Separately, the world's top rubber producers -- Indonesia,
Malaysia and Thailand -- also signed an MOU in Bali in August
2002 to set up a consortium called the International Tripartite
Rubber Companies Consortium (ITRCo). Its main duty is to help
boost the price of the commodity.
The three countries jointly contribute about 95 percent to the
world's natural rubber production.
The consortium will purchase the commodity from their
respective domestic market in case of oversupply so that the
price will gradually increase.
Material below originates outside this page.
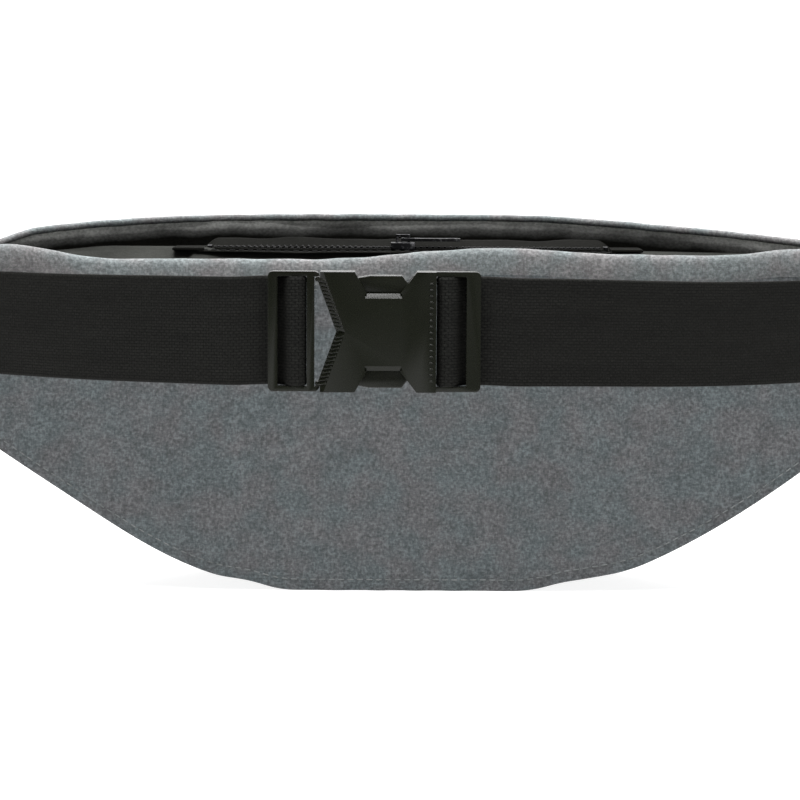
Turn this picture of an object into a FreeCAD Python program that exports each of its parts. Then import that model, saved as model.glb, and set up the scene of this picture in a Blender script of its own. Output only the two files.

But in case of high demand and
short supply, the consortium will release its stock.
The ITRCo was established following the forming of the
International Tripartite Rubber Council (ITRC) by the three
countries, which pledged to cut rubber output by 4 percent and
exports by 10 percent every year.
Sri Adiningsih, an economist from the Gadjah Mada University
shared Soy's opinion, saying that the move was still relevant as
the rich member countries of the WTO continued to protect their
local farmers.
"It (the policy to limit exports) is an understandable policy
and it is not against the WTO ruling," Sri told the Post.
Both experts, however, urged producing countries to explain
the move to the international community before implementing their
joint policy.
"This is a cartel like OPEC," Soy added. "A cartel's producing
countries has to announce their policy to the international
community on their total of exports and production."
He was referring to the Organization of Petroleum Exporting
Countries, which currently regulates the oil production of its
members.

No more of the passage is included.